When Arnold began to work for the new and vastly innovative Sunday Times Magazine in the mid Sixties, her scope as a photographer increased. Looking back through the stories she made in the Sixties and early Seventies, one is struck by the close and concentrated focus of her work, the flow from picture to picture, the boldness of the layouts. But most striking of all was her growing fascination with the secret worlds of women – she documented a lesbian wedding, the life of a novice nun and made a major series on Muslim women, travelling throughout the Arab world.

But despite her success as a magazine photographer, by the late Seventies Arnold had become dissatisfied with the stringent demands of picture editors and the changing direction of mass-market publishing, and began to publish her extended photo essays in book form. In 1976, her monograph The Unretouched Woman appeared. It was undoubtedly her most significant and most personal photographic statement. She had always been a deeply private, even guarded woman, and so her introduction to The Unretouched Woman was revealing: "I have been poor and I wanted to document poverty; I had lost a child and I was obsessed by birth; I was interested in politics and I wanted to know how it affected our lives; I am a woman and I wanted to know about women."

By the early Eighties, Arnold was travelling all over the world making photographs for a series of books which reflected her personal view of modern society – In China came out in 1981, In America in 1983. She had become disenchanted with London as new social attitudes changed what she had seen as "the endearing British qualities of fair play, gentleness and concern for others."

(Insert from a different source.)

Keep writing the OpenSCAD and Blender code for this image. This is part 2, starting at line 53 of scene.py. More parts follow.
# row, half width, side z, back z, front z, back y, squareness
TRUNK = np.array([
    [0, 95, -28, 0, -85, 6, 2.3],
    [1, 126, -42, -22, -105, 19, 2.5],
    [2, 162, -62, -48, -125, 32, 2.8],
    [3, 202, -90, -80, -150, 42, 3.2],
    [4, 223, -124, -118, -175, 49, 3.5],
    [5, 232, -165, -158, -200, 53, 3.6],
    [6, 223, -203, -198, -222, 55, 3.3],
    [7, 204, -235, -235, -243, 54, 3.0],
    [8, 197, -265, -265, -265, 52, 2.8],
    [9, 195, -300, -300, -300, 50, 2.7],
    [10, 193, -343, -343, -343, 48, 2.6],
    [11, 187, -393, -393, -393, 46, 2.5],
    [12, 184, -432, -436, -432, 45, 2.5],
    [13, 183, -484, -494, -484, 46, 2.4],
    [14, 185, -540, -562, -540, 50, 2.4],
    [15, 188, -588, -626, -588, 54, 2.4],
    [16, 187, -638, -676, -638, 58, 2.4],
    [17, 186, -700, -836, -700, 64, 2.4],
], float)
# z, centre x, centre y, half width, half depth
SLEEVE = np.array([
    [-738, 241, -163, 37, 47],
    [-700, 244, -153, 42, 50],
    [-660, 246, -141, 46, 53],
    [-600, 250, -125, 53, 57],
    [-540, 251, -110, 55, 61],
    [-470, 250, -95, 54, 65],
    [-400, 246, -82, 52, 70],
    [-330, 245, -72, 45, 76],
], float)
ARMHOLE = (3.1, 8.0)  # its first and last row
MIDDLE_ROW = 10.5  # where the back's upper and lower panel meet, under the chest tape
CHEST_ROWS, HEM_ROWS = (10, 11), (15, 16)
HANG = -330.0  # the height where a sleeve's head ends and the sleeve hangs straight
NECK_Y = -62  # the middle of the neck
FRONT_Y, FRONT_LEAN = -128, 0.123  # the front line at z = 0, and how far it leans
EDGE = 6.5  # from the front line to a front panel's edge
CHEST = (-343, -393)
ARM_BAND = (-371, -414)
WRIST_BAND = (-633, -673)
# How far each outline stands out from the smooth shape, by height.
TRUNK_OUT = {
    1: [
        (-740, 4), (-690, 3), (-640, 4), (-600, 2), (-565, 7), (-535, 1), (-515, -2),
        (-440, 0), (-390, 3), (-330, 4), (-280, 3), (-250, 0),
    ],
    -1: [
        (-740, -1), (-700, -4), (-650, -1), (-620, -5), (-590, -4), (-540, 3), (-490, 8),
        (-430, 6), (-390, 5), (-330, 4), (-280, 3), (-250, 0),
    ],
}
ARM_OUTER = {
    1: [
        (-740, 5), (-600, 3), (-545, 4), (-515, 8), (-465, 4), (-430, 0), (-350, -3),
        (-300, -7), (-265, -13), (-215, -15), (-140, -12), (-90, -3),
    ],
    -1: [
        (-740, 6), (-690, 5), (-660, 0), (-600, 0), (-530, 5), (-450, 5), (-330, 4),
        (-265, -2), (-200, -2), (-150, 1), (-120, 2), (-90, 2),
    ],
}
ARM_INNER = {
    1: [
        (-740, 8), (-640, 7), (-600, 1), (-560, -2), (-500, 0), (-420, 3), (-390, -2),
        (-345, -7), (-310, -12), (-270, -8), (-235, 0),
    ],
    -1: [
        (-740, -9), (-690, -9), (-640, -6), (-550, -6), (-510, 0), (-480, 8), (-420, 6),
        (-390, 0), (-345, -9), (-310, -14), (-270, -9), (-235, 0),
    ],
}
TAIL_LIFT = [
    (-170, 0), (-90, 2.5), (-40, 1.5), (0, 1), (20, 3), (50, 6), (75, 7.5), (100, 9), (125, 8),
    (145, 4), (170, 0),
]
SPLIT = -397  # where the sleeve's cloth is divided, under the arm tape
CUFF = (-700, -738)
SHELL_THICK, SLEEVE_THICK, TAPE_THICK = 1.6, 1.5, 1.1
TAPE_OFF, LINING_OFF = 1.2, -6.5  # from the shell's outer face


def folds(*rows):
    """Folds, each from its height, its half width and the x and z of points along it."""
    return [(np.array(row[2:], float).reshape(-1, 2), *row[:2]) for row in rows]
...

When she exhibited at the National Portrait Gallery in 1991, her photography looked back to a nation untouched by the consumer revolution, a country of artists and schoolgirls, friendly royalty and benign politicians, unworldly clerics and cheerful villagers, a ceremonious and antique society, where even the poor looked contented. Looking through In Britain (published to coincide with her National Portrait Gallery retrospective) is like studying a film set, correct in every detail yet fundamentally misleading.

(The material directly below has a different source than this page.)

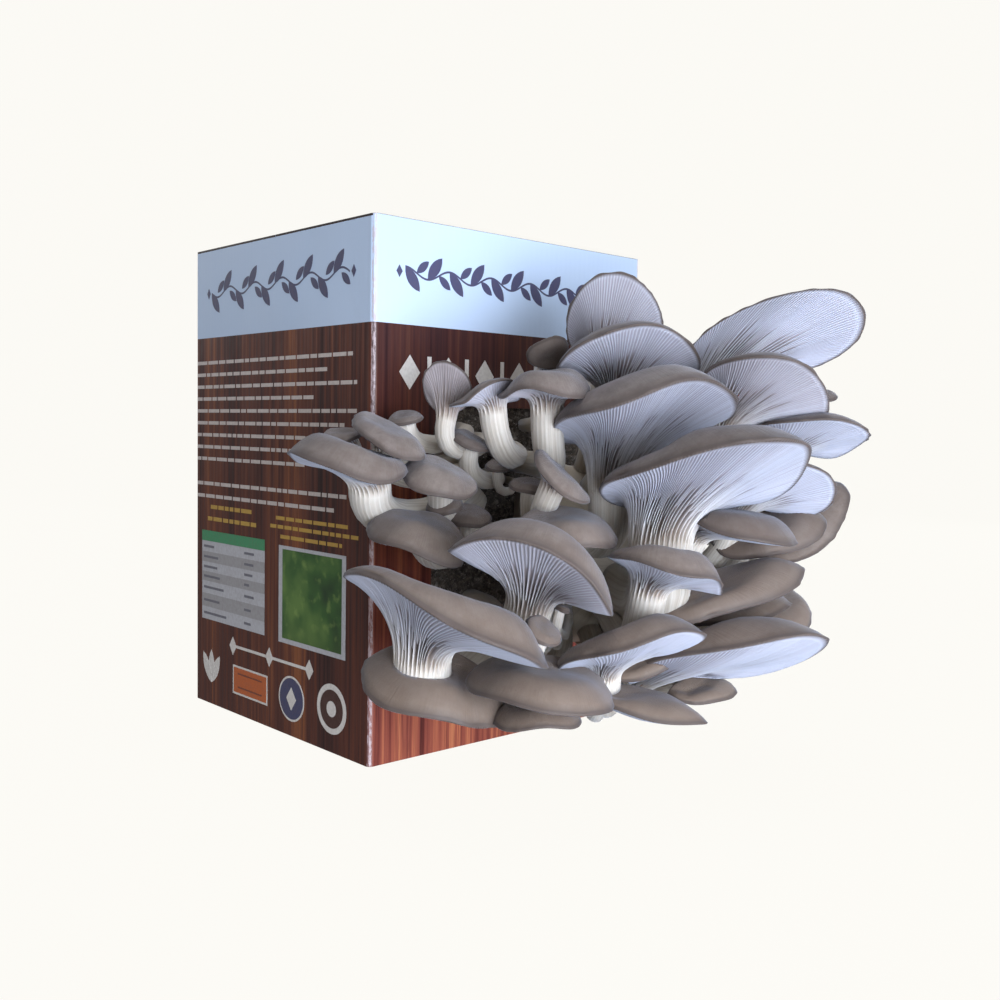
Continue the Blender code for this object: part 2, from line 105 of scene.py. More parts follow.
@dataclass
class Mushroom:
    """One mushroom, in millimetres. Its cap is an oval dish, fixed to its stem at the hub."""
    name: str
    root: tuple           # where the stem leaves the block's face, x and z
    hub: tuple            # the cap's top over its stem
    tip: tuple            # the margin's farthest point
    faces: tuple          # the way the cap's upper side looks
    width: float          # the cap's size across
    back: float           # how far the cap reaches behind its hub
    stem: float           # the stem's radius under the cap
    curl: float = 0.3     # how far the margin turns down, in cap sizes
    arch: float = 0.12    # how far the cap falls to its sides, in widths
    nod: float = 0.1      # how far the cap falls to its tip, in lengths
    flesh: float = 0.5    # how far the gills run down the stem
    lean: float = 0.4     # how far the stem still leans the way it came where it reaches the cap
    taper: float = 0.0    # how much broader the cap is at its tip than behind

    @property
    def length(self):
        return float(np.linalg.norm(np.subtract(self.tip, self.hub)))

    @property
    def size(self):
        return (self.length + self.back + self.width) / 4


MUSHROOMS = [
    Mushroom("top_1", (16, 112), (2, -127, 178), (7, -137, 207), (0.7, 0.7, 0.2), 40, 9, 5, curl=0.15,
        arch=0.05, lean=0.6),
    Mushroom("top_2", (12, 106), (-6, -142, 172), (-17, -163, 192), (0.37, 0.62, 0.7), 58, 10, 7,
        curl=0.32, arch=0.19),
    Mushroom("top_3", (8, 100), (-22, -152, 153), (-19, -195, 176), (0.09, 0.88, 0.7), 66, 24, 9,
        curl=0.33, flesh=0.65, arch=0.16),
    Mushroom("top_4", (20, 84), (-27, -183, 130), (-11, -230, 154), (0.12, 0.79, 0.74), 56, 23, 12,
        curl=0.33, flesh=0.6, arch=0.16),
    Mushroom("right_1", (32, 108), (23, -164, 174), (69, -204, 193), (0.5, 0.9, 0.1), 32, 9, 6,
        curl=0.15, taper=0.3, lean=0.6),
    Mushroom("right_2", (28, 104), (12, -184, 161), (38, -210, 164), (0.3, 0.6, 0.72), 56, 14, 6,
        curl=0.38, lean=0.6),
    Mushroom("right_3", (36, 106), (53, -191, 160), (64, -201, 163), (0.0, -0.2, 1.0), 15, 6, 3.5),
    Mushroom("right_4", (36, 98), (34, -197, 145), (50, -222, 151), (0.4, 0.3, 0.9), 34, 14, 5, lean=0.8),
    Mushroom("right_5", (30, 94), (16, -191, 124), (35, -217, 130), (0.5, 0.5, 0.7), 38, 12, 5, lean=0.8),
    Mushroom("right_6", (28, 88), (-7, -193, 116), (5, -224, 113), (0.15, -0.22, 0.97), 44, 14, 5,
        lean=1.5),
    Mushroom("right_7", (34, 88), (20, -193, 107), (36, -212, 117), (-0.5, -0.1, 0.8), 32, 20, 5,
        lean=1.5),
    Mushroom("right_8", (38, 82), (43, -189, 101), (57, -206, 125), (-0.8, -0.2, 0.6), 30, 12, 5,
        lean=1.5),
    Mushroom("right_9", (30, 78), (-17, -191, 83), (20, -213, 102), (-0.4, 0.0, 0.9), 28, 26, 5,
        flesh=0.35, lean=2.0),
    Mushroom("right_10", (34, 72), (10, -189, 76), (30, -198, 84), (-0.1, 0.15, 0.9), 34, 18, 4,
        flesh=0.3, lean=2.0),
    Mushroom("right_11", (36, 70), (34, -192, 77), (49, -203, 76), (-0.1, -0.5, 0.8), 36, 10, 4.5,
        flesh=0.3, lean=2.0),
    Mushroom("right_12", (28, 68), (-26, -180, 58), (13, -218, 86), (0.0, 0.7, 0.7), 38, 12, 6,
        curl=0.4, lean=2.2, flesh=0.45, taper=0.3, arch=0.18, nod=0.18),
    Mushroom("low_1", (18, 80), (-38, -192, 99), (-30, -216, 101), (0.4, 0.2, 0.9), 40, 16, 7, curl=0.45,
        arch=0.2, flesh=0.55, lean=0.6),
    Mushroom("low_2", (4, 80), (-73, -170, 102), (-91, -192, 117), (0.66, 0.2, 0.8), 60, 12, 9,
        curl=0.4, arch=0.25, flesh=0.7, lean=1.4),
    Mushroom("low_3", (2, 94), (-58, -159, 113), (-67, -181, 109), (-0.3, -0.4, 0.9), 42, 10, 6,
        arch=0.22, lean=0.8),
    Mushroom("low_4", (-26, 62), (-111, -151, 89), (-77, -183, 75), (0.5, -0.03, 0.9), 56, 27, 10.5,
        curl=0.35, flesh=0.62, lean=1.2),
    Mushroom("low_5", (-28, 64), (-94, -137, 59), (-112, -161, 53), (-0.2, -0.68, 0.8), 54, 12, 6,
        flesh=0.35, lean=4.0),
    Mushroom("low_6", (6, 68), (-73, -171, 60), (-92, -192, 60), (-0.2, -0.4, 0.9), 52, 12, 6,
        flesh=0.3, lean=2.0),
    Mushroom("low_7", (6, 64), (-71, -164, 45), (-83, -180, 46), (-0.2, -0.2, 0.9), 31, 8, 4, flesh=0.3,
        lean=2.0),
    Mushroom("low_8", (16, 60), (-48, -178, 47), (-24, -206, 47), (0.05, 0.03, 1.0), 26, 8, 3.5,
        flesh=0.25, lean=1.8),
    Mushroom("low_9", (24, 64), (-9, -184, 44), (10, -192, 48), (-0.3, 0.0, 0.9), 20, 8, 3.5, flesh=0.25,
        lean=3.0),
    Mushroom("low_10", (12, 72), (-54, -182, 68), (-40, -207, 85), (0.05, 0.635, 0.9), 42, 22, 6,
        curl=0.4, lean=1.2, flesh=0.45),
    Mushroom("low_11", (22, 68), (-37, -180, 58), (-21, -190, 69), (-0.6, -0.1, 0.8), 20, 10, 4,
        flesh=0.25, lean=3.0),
    Mushroom("left_1", (-40, 116), (-112, -117, 135), (-136, -113, 144), (0.86, -0.21, 1.0), 44, 16, 8,
        lean=1.0, arch=0.2, curl=0.4),
    Mushroom("left_2", (-40, 126), (-99, -108, 145), (-100, -133, 137), (0.1, -0.95, 0.55), 24, 13, 4.5,
        lean=0.8),
    Mushroom("left_3", (-38, 134), (-105, -92, 141), (-112, -86, 142), (-0.3, 0.0, 1.0), 20, 6, 4,
        lean=1.0),
    Mushroom("left_4", (-32, 114), (-85, -128, 130), (-94, -144, 127), (0.21, -0.32, 0.92), 30, 9, 5,
        lean=0.8, arch=0.28, nod=0.3, curl=0.3),
    Mushroom("left_5", (-38, 100), (-94, -129, 110), (-104, -145, 108), (0.19, -0.29, 0.94), 38, 12, 6,
        lean=2.0, arch=0.26, nod=0.3, curl=0.3),
    Mushroom("left_6", (-34, 142), (-81, -97, 148), (-84, -103, 146), (-0.4, -0.3, 0.9), 14, 6, 4),
    Mushroom("left_7", (-26, 138), (-69, -111, 153), (-72, -114, 169), (0.8, 0.5, 0.1), 20, 5, 4,
        curl=0.2, flesh=0.6),
    Mushroom("left_8", (-14, 134), (-63, -128, 159), (-70, -113, 152), (0.13, 0.37, 0.92), 30, 10, 5.5,
        arch=0.3, nod=0.4),
    Mushroom("left_9", (-4, 128), (-50, -146, 166), (-70, -155, 165), (0.23, 0.21, 0.95), 36, 10, 6.5,
        flesh=0.65, arch=0.35),
    Mushroom("left_10", (4, 144), (-30, -128, 170), (-34, -132, 177), (-0.5, -0.6, 0.7), 18, 6, 4),
    Mushroom("small_1", (-20, 70), (-81, -179, 75), (-82, -186, 70), (0.1, -0.7, 0.7), 14, 6, 3),
    Mushroom("small_2", (-18, 122), (-61, -116, 140), (-66, -125, 137), (0.0, -0.8, 0.7), 17, 6, 4),
    Mushroom("small_3", (-8, 120), (-45, -113, 129), (-47, -119, 127), (0.0, -0.2, 1.0), 10, 4, 2,
        curl=0.5, arch=0.25),
    Mushroom("small_4", (8, 102), (-54, -159, 129), (-55, -176, 118), (0.62, -0.36, 1.0), 26, 10, 5,
        arch=0.2),
    Mushroom("small_5", (4, 100), (-50, -138, 123), (-55, -145, 121), (-0.3, -0.6, 0.7), 16, 5, 3.5),
    Mushroom("small_6", (-26, 106), (-79, -120, 116), (-85, -127, 113), (-0.6, -0.5, 0.6), 14, 6, 4,
        lean=1.0),
    Mushroom("small_7", (-18, 98), (-68, -123, 111), (-72, -130, 108), (-0.2, -0.5, 0.9), 17, 7, 4,
        lean=1.0),
    Mushroom("pin_1", (6, 84), (-63, -169, 79), (-65, -174, 79), (0.1, -0.6, 0.8), 6, 3, 2),
    Mushroom("pin_2", (4, 86), (-64, -165, 80), (-66, -168, 79), (-0.6, -0.3, 0.8), 6, 3, 2),
]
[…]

But documentary photographers are always partial, and Eve Arnold understood the quixotic nature of the medium of photography as well as anyone. When she photographed a Britain which never was, she made it, as it is every artist's right to do, exactly as she wished it to be. From the raucous streets of Fifties' New York to the sublimity of an imagined England, she travelled restlessly, seeking to make sense of a provoking and ambiguous world.

Although Arnold became well-known to the British public through her NPG exhibition, it was not until 1995, with her giant retrospective at the Barbican Gallery in London, that she became one of photography's rare celebrities. The public, who queued for hours to get into the show, loved the warmth and humanity of her photographs, the glimpses it gave them of a world, which, through her camera, seemed both innocent and full of glamour. Visitors and critics alike were intrigued by the idea of this diminutive woman who travelled the world in search of the arresting image, the photogenic situation. The Royal Photographic Society awarded her a Fellowship and she was elected Master Photographer by the International Center of Photography in New York.

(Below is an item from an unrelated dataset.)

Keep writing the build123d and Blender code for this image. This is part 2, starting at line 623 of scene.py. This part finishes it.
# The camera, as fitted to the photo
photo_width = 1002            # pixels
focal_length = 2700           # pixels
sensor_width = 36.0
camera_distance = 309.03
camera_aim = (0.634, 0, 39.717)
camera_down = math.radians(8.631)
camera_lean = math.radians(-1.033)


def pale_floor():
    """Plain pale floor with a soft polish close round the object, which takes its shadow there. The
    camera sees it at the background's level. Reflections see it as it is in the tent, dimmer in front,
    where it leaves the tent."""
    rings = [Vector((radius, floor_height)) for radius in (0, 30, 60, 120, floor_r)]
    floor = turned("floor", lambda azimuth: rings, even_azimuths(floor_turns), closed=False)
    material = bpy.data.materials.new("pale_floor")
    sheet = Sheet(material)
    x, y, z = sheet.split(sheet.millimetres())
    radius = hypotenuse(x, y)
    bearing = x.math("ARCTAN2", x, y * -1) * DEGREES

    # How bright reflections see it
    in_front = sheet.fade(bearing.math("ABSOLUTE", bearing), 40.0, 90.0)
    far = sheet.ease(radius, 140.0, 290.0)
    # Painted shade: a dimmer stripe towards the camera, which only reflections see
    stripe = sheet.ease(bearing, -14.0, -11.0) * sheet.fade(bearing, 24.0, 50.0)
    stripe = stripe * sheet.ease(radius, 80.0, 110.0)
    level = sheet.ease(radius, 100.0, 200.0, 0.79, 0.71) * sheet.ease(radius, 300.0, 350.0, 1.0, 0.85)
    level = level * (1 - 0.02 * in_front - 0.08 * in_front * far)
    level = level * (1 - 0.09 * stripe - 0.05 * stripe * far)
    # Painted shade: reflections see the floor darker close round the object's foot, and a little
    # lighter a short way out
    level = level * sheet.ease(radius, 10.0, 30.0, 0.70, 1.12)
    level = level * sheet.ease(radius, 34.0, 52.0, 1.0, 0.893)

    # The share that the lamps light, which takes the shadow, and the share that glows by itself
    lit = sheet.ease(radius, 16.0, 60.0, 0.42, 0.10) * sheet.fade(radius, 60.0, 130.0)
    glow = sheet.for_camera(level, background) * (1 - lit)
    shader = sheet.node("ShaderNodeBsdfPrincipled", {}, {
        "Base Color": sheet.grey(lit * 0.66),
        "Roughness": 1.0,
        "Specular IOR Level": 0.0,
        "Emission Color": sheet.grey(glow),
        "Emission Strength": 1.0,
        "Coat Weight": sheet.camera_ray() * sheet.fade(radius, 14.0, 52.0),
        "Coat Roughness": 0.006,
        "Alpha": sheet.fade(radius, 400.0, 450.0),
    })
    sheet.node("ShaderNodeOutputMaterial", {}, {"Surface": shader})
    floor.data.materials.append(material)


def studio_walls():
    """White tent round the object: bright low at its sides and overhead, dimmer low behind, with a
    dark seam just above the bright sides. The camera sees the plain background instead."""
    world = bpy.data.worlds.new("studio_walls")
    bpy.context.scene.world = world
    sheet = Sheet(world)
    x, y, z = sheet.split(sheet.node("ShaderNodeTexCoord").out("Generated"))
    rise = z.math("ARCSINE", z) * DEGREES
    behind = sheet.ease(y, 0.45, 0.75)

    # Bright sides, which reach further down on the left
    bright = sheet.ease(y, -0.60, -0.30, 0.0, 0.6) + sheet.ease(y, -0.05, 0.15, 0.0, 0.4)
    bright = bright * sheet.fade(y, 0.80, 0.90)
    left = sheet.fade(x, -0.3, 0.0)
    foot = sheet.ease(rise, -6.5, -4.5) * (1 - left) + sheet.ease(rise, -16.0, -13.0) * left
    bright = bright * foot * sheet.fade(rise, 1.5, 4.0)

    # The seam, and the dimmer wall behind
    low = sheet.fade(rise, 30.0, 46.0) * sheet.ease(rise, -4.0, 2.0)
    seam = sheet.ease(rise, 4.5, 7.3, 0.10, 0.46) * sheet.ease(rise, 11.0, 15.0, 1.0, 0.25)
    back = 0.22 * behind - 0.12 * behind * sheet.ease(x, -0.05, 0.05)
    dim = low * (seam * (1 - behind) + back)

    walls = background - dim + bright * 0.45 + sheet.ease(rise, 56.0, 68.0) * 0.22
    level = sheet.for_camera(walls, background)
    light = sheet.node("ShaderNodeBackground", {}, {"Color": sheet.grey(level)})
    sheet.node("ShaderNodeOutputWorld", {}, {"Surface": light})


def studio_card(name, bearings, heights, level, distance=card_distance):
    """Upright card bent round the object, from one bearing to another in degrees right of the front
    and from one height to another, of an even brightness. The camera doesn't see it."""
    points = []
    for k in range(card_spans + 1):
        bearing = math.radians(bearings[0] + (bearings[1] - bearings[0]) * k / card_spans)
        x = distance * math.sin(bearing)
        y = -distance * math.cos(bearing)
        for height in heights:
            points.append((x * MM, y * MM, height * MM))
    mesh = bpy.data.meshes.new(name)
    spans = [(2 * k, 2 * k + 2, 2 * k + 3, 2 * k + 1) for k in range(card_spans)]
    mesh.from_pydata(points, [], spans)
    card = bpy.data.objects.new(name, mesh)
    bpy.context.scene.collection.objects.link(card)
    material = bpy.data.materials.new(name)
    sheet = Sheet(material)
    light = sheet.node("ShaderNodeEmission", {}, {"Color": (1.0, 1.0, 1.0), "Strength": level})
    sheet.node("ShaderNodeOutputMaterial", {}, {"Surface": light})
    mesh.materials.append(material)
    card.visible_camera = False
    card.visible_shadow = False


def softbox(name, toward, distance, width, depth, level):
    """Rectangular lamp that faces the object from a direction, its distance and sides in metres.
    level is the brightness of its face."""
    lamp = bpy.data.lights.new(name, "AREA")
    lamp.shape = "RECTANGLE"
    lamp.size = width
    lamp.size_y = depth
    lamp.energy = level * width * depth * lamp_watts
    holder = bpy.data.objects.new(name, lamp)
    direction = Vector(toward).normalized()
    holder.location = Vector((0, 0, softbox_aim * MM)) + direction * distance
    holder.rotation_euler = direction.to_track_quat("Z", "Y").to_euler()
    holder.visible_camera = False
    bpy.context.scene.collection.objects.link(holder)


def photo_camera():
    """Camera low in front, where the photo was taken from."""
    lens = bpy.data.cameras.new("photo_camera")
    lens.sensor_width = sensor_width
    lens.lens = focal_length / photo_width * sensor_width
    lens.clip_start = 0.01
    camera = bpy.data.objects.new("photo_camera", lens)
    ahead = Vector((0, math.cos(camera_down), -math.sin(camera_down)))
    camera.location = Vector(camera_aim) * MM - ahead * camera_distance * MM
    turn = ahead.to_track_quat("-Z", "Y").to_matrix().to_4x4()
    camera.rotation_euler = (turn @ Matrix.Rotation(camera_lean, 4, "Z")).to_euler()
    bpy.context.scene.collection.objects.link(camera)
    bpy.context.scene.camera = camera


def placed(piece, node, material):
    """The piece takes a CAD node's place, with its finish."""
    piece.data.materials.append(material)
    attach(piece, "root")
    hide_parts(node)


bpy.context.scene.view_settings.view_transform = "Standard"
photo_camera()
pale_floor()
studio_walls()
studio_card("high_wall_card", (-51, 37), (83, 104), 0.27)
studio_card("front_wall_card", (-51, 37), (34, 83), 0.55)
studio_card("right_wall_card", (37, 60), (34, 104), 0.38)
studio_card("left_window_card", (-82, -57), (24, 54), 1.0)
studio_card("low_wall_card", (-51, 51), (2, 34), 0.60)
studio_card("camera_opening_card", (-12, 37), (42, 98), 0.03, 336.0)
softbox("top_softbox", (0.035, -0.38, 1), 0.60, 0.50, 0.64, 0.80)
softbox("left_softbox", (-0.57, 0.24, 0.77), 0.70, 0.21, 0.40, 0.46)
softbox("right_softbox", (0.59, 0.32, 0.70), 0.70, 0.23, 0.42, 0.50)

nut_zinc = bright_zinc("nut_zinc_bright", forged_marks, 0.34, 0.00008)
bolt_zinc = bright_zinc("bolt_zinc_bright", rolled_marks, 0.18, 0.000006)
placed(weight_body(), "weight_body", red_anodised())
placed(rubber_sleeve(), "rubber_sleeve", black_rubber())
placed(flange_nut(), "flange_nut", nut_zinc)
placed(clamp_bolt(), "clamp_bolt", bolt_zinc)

Her exhibition In Retrospect travelled the world, throughout Europe and on to a triumphant Australian tour in the late 1990s. She became an enthusiastic and knowledgeable advisor to the National Museum of Photography, Film and Television in Yorkshire and in 1999 took part in the Magna Brava exhibition, when Magnum Photos celebrated its (still very few) women members with an extensive tour and publication.

In 2003, Eve Arnold was appointed an honorary OBE and the then Culture Secretary Tessa Jowell remarked that she had "elevated photography into the realm of art". Complimentary as this was, it was not necessarily an accolade that Eve Arnold would have approved of, or even deserved. For her, photography was photojournalism, pictures made for mass consumption, windows into the world, through which we could peer with curiosity and fascination.

Val Williams

Eve Arnold, photographer: born Philadelphia 21 April 1912; Hon OBE 2003; married 1948 Arnold Arnold (one son; marriage dissolved); died London 4 January 2012.